WHAT YOU ARE ASKED TO DO: How does the data below read from its first line through the line containing "return all_of(round_pit, held, strength)"? Print those lines exactly.

------------------------------

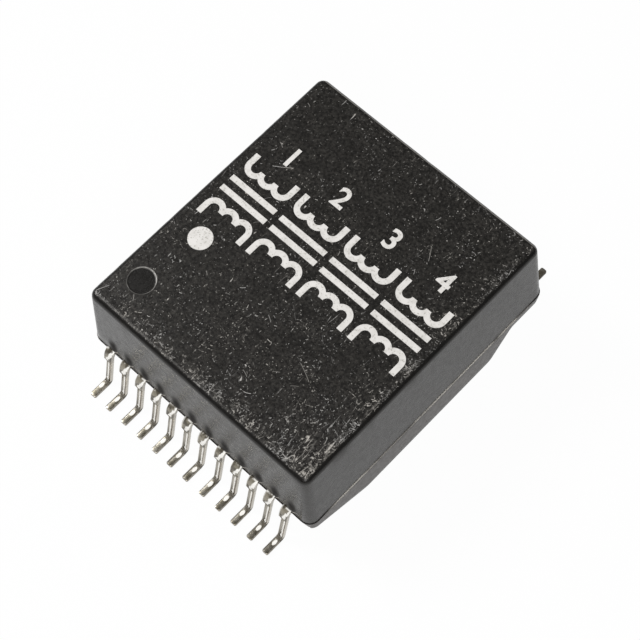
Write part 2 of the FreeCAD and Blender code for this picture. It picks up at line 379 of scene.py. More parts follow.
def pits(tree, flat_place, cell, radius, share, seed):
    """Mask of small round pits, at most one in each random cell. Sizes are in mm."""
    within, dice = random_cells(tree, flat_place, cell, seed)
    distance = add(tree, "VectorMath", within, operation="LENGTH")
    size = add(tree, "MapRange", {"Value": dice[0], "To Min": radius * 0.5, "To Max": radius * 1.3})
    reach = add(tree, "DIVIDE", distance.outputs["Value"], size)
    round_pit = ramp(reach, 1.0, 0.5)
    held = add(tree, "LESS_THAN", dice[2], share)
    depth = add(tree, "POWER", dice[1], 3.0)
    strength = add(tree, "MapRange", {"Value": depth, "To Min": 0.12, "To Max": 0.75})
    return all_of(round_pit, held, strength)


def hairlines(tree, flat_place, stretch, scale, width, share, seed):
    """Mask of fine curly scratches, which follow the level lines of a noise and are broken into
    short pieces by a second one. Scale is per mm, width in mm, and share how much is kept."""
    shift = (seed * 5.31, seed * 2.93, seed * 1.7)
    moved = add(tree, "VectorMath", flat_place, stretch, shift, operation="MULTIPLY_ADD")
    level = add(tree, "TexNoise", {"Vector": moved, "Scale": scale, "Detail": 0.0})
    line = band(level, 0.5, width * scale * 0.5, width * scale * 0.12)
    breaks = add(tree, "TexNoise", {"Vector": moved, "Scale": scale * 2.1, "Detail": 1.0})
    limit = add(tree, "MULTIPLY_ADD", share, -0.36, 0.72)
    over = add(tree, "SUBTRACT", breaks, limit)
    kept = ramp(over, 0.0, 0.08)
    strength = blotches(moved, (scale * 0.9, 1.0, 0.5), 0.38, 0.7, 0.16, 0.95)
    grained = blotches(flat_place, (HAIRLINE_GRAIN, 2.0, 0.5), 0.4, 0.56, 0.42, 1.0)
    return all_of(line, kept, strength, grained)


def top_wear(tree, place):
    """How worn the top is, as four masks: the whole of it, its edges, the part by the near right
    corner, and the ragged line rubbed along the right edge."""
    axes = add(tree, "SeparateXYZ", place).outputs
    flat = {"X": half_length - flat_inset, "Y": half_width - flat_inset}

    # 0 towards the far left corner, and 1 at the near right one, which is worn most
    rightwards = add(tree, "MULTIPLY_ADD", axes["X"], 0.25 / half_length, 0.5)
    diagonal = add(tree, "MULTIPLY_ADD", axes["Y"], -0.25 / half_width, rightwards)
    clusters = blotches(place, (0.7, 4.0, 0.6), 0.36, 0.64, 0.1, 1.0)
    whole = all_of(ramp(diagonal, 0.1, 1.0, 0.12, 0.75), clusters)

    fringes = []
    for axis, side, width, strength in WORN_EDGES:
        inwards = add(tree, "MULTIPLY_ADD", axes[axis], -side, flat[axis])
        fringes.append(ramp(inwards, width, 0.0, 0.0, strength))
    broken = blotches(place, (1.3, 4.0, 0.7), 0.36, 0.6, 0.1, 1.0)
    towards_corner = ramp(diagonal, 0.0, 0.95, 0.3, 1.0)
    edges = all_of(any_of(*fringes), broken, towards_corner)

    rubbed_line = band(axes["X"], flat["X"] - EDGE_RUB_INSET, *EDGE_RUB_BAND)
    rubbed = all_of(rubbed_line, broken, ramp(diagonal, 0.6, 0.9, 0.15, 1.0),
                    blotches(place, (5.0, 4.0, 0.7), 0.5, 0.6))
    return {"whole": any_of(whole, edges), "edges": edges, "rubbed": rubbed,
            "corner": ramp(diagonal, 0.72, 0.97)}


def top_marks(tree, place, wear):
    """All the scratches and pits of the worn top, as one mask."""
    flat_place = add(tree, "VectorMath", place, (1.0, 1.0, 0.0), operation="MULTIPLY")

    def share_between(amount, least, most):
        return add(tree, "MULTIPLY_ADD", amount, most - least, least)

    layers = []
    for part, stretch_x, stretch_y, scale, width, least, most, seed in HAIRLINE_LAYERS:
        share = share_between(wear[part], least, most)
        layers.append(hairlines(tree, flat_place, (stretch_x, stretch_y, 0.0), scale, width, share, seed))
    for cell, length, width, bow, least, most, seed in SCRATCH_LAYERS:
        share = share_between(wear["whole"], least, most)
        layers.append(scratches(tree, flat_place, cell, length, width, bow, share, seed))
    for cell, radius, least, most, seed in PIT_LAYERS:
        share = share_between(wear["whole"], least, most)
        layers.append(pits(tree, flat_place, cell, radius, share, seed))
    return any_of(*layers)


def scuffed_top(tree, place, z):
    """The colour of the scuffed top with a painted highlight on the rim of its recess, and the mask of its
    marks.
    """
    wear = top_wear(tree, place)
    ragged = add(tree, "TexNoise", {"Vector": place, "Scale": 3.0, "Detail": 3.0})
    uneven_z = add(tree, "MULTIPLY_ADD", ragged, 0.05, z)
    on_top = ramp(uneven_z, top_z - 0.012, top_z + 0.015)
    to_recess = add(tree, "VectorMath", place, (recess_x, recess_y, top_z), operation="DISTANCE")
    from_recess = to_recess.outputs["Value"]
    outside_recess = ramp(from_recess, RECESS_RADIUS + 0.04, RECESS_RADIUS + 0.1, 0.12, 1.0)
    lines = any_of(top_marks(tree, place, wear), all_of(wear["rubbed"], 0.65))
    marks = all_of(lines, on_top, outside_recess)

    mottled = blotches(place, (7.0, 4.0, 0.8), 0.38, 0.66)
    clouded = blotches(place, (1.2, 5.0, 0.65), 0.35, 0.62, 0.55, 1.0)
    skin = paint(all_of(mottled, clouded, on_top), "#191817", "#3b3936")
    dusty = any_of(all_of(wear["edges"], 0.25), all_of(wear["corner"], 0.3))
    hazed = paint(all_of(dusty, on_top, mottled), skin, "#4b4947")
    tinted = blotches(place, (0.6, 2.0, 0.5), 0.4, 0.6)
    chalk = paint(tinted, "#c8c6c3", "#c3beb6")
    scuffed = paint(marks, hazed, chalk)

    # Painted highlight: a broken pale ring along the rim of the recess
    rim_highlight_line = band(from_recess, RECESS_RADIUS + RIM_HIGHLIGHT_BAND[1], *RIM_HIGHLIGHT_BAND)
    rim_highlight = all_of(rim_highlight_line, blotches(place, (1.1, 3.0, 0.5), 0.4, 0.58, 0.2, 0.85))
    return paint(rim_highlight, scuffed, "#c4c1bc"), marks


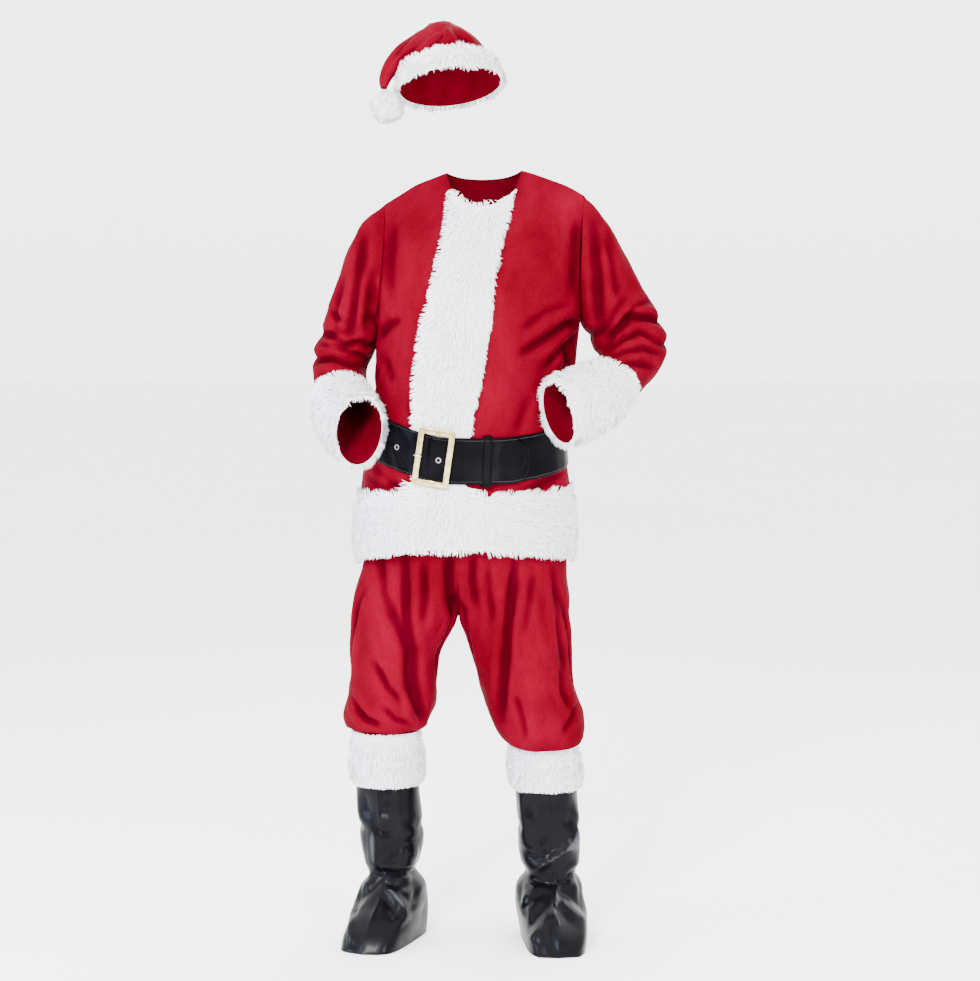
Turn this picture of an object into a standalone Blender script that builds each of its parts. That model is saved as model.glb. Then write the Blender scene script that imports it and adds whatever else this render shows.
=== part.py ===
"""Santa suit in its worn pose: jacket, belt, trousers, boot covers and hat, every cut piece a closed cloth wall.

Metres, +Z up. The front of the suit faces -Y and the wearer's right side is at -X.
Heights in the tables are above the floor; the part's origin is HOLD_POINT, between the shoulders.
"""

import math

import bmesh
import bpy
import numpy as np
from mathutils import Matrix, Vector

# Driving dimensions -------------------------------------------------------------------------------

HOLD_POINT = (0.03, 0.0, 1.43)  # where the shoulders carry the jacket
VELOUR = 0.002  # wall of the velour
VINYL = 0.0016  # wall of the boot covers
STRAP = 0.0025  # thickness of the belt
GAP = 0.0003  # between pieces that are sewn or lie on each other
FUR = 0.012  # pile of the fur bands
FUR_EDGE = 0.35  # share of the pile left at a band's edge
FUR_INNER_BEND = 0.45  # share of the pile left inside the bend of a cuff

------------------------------

RESULT BELOW:
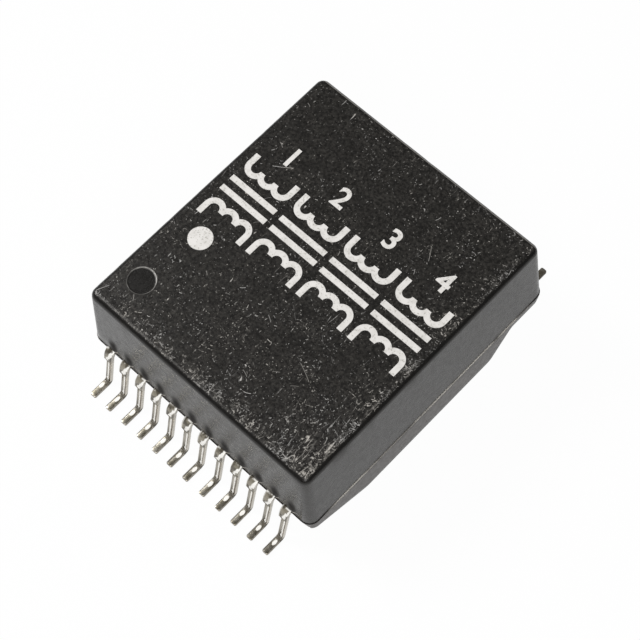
Write part 2 of the FreeCAD and Blender code for this picture. It picks up at line 379 of scene.py. More parts follow.
def pits(tree, flat_place, cell, radius, share, seed):
    """Mask of small round pits, at most one in each random cell. Sizes are in mm."""
    within, dice = random_cells(tree, flat_place, cell, seed)
    distance = add(tree, "VectorMath", within, operation="LENGTH")
    size = add(tree, "MapRange", {"Value": dice[0], "To Min": radius * 0.5, "To Max": radius * 1.3})
    reach = add(tree, "DIVIDE", distance.outputs["Value"], size)
    round_pit = ramp(reach, 1.0, 0.5)
    held = add(tree, "LESS_THAN", dice[2], share)
    depth = add(tree, "POWER", dice[1], 3.0)
    strength = add(tree, "MapRange", {"Value": depth, "To Min": 0.12, "To Max": 0.75})
    return all_of(round_pit, held, strength)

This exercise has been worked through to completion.